Copy exactly the block of lines between the one containing "make_arches()" and the one containing "# bolts, screws, wheel", inclusive.

____ Stored data

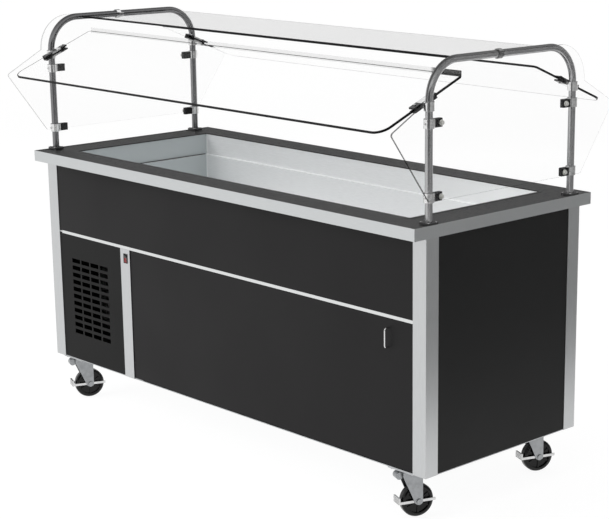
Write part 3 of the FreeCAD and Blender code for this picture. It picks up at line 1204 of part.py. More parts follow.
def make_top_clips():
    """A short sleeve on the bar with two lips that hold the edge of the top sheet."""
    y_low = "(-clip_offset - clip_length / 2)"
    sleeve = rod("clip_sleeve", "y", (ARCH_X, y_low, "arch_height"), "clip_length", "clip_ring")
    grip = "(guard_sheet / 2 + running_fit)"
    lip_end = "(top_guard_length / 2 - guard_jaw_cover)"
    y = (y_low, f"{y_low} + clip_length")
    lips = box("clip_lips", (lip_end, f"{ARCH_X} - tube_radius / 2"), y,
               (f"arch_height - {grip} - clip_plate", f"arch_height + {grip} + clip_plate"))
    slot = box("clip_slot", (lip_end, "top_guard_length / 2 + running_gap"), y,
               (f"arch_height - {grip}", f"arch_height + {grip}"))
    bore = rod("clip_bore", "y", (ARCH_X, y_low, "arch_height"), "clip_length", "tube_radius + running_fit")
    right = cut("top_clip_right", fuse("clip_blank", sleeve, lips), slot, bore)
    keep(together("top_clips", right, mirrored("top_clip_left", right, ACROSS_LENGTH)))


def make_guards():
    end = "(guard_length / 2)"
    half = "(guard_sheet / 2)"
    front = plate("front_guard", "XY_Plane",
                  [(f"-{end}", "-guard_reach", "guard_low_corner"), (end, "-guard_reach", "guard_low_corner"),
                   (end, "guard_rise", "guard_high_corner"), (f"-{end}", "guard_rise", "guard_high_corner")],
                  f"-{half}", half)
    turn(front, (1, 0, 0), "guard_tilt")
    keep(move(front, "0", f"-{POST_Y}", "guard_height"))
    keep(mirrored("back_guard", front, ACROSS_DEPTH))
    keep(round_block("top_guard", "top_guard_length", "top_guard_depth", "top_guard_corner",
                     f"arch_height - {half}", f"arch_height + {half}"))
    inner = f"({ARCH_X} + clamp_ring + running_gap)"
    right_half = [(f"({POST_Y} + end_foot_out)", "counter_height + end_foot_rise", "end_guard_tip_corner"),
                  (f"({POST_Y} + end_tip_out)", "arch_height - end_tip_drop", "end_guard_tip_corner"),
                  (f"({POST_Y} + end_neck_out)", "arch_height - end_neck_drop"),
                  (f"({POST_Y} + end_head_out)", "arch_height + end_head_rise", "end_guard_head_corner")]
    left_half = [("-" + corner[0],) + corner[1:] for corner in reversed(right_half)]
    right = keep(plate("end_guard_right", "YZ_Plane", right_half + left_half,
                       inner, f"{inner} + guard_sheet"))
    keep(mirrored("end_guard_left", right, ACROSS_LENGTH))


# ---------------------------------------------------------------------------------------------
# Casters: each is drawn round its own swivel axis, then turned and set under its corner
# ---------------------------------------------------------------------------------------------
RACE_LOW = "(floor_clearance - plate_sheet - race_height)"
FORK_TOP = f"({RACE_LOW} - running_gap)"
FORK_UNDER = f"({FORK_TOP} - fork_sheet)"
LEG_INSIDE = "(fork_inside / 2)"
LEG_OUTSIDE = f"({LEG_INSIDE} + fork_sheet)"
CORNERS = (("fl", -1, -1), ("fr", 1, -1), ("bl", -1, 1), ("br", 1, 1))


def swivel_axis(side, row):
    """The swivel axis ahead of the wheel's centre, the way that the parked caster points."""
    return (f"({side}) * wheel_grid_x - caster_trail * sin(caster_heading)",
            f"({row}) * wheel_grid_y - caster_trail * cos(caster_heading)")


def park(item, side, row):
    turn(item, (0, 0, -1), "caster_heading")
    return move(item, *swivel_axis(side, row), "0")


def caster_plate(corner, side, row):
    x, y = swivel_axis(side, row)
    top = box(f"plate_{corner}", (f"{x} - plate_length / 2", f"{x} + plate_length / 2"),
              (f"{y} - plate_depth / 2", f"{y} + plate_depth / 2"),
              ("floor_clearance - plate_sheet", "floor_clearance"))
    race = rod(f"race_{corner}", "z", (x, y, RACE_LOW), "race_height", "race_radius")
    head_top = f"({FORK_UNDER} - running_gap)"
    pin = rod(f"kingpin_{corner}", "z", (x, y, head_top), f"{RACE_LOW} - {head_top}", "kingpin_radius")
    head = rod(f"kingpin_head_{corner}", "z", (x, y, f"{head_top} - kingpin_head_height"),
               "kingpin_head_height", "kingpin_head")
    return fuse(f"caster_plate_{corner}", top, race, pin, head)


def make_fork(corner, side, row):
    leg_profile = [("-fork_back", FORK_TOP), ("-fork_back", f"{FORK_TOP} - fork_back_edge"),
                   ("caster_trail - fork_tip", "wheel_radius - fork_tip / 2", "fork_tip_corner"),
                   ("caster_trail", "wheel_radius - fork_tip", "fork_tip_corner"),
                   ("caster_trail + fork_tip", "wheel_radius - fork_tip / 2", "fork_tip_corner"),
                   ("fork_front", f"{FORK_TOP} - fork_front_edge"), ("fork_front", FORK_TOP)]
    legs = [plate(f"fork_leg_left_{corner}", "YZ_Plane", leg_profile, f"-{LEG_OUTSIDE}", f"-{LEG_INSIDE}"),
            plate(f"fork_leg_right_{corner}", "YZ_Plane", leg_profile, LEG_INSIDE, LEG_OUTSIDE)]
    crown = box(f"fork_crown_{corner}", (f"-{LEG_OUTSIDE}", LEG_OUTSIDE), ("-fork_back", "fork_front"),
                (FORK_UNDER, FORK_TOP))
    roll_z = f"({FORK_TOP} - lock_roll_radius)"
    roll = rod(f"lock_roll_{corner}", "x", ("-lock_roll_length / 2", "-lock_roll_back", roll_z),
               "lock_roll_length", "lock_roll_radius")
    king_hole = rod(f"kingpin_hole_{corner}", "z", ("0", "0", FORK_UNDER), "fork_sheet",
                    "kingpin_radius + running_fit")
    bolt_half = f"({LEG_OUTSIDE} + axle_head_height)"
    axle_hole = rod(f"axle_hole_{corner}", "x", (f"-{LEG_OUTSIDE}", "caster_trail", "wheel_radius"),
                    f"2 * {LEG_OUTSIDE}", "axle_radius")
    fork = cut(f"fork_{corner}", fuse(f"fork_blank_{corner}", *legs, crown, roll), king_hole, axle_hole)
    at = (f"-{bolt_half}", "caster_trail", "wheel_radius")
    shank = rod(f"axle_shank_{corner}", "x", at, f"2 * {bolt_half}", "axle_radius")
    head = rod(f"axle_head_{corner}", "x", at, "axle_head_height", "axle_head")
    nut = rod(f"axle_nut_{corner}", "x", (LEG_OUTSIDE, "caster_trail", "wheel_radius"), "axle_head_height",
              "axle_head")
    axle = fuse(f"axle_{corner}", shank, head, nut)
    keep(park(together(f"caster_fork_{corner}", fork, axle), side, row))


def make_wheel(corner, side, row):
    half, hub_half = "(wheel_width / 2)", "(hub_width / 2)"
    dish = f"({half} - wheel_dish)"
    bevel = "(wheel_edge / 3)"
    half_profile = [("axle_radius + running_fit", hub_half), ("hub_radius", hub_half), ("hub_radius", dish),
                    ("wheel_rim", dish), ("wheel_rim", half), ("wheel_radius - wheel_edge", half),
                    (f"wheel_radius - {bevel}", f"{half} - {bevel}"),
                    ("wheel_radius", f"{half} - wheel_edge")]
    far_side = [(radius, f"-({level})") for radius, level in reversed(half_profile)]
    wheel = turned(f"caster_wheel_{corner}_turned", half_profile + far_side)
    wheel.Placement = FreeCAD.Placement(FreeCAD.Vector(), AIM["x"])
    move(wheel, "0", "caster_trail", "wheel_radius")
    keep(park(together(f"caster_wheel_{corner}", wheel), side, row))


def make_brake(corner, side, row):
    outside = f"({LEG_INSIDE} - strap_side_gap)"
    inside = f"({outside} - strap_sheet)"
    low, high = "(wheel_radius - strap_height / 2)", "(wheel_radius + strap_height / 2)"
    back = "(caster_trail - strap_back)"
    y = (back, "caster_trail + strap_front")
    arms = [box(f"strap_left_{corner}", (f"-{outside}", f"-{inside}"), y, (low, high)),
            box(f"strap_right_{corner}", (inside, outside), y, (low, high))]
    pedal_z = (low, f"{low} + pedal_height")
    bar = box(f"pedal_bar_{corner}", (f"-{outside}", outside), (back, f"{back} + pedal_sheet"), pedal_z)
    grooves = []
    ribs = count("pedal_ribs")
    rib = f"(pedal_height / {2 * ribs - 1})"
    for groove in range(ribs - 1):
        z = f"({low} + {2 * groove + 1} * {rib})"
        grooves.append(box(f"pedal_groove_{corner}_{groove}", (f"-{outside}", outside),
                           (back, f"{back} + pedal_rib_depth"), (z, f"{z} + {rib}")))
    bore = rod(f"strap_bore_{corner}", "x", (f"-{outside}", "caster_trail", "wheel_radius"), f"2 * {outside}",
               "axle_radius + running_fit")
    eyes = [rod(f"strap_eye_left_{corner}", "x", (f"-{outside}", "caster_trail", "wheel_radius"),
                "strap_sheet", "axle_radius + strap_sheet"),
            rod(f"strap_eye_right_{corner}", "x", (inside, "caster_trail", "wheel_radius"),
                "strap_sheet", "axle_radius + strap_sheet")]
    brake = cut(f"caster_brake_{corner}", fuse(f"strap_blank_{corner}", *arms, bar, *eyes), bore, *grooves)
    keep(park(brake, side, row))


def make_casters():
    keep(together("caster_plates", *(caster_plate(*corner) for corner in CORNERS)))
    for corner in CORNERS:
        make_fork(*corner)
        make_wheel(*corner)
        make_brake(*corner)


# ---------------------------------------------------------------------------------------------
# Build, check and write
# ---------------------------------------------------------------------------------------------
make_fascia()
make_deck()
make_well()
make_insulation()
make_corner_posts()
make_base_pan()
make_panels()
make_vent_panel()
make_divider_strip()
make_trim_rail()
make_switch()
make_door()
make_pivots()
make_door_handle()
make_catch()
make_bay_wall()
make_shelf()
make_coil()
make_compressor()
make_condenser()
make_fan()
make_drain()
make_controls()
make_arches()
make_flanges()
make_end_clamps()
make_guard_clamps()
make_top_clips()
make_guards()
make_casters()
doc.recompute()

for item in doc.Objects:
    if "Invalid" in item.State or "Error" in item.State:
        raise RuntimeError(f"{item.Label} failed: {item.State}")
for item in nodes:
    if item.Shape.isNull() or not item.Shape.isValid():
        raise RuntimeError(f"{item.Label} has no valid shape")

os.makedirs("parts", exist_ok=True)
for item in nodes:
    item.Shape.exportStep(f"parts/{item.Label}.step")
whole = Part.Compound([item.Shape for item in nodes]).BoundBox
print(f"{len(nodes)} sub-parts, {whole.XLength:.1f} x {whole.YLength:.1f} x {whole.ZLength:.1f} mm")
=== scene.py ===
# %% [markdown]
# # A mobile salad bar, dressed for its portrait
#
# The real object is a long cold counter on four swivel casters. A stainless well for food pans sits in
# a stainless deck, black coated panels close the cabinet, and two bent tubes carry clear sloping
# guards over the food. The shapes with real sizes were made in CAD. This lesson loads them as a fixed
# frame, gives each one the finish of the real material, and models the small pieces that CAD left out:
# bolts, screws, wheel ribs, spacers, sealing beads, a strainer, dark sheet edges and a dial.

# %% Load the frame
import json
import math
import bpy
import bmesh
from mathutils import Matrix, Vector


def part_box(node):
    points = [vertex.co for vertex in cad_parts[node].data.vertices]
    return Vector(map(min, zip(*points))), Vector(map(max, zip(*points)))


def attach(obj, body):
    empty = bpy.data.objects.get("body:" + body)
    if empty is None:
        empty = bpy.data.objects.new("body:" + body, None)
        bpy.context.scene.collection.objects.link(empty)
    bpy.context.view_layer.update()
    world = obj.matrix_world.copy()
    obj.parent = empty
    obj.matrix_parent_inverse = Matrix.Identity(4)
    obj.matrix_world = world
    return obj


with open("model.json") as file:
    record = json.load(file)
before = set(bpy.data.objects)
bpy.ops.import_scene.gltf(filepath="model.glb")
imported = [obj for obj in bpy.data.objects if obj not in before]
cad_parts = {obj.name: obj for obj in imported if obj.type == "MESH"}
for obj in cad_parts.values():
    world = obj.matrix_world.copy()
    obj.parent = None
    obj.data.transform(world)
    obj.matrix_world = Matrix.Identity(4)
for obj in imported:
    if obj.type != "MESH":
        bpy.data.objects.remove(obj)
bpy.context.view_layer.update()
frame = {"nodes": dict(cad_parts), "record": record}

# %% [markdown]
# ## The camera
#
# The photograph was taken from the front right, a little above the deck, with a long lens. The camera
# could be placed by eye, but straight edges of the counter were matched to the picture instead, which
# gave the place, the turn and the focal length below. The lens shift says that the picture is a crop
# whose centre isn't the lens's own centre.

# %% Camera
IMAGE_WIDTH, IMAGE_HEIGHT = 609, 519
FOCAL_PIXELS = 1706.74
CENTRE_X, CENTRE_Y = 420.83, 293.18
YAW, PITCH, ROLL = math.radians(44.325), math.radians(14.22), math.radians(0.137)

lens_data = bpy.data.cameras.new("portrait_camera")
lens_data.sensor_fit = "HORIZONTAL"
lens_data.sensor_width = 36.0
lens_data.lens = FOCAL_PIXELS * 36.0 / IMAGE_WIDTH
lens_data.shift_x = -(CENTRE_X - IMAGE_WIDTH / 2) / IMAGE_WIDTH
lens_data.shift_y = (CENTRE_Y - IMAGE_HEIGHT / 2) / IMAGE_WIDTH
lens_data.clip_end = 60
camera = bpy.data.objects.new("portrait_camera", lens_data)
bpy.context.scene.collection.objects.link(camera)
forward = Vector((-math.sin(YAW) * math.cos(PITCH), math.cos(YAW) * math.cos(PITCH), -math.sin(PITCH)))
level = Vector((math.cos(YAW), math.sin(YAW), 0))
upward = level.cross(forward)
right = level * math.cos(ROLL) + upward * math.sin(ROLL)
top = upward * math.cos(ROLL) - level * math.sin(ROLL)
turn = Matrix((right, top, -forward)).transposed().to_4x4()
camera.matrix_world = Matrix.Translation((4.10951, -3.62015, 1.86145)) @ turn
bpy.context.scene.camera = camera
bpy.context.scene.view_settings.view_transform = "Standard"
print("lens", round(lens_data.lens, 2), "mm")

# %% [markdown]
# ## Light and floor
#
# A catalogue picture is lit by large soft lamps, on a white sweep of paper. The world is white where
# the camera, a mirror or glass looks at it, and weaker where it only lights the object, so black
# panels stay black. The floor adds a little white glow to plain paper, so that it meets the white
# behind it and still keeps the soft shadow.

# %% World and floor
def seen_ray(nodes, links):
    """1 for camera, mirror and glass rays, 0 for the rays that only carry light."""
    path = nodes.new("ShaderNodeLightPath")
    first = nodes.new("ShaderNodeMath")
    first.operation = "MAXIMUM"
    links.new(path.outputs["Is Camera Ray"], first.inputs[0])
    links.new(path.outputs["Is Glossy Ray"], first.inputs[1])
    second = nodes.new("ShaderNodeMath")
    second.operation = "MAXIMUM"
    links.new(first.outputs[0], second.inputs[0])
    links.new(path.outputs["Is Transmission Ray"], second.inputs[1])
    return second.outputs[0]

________

Full answer
make_arches()
make_flanges()
make_end_clamps()
make_guard_clamps()
make_top_clips()
make_guards()
make_casters()
doc.recompute()

for item in doc.Objects:
    if "Invalid" in item.State or "Error" in item.State:
        raise RuntimeError(f"{item.Label} failed: {item.State}")
for item in nodes:
    if item.Shape.isNull() or not item.Shape.isValid():
        raise RuntimeError(f"{item.Label} has no valid shape")

os.makedirs("parts", exist_ok=True)
for item in nodes:
    item.Shape.exportStep(f"parts/{item.Label}.step")
whole = Part.Compound([item.Shape for item in nodes]).BoundBox
print(f"{len(nodes)} sub-parts, {whole.XLength:.1f} x {whole.YLength:.1f} x {whole.ZLength:.1f} mm")
=== scene.py ===
# %% [markdown]
# # A mobile salad bar, dressed for its portrait
#
# The real object is a long cold counter on four swivel casters. A stainless well for food pans sits in
# a stainless deck, black coated panels close the cabinet, and two bent tubes carry clear sloping
# guards over the food. The shapes with real sizes were made in CAD. This lesson loads them as a fixed
# frame, gives each one the finish of the real material, and models the small pieces that CAD left out:
# bolts, screws, wheel ribs, spacers, sealing beads, a strainer, dark sheet edges and a dial.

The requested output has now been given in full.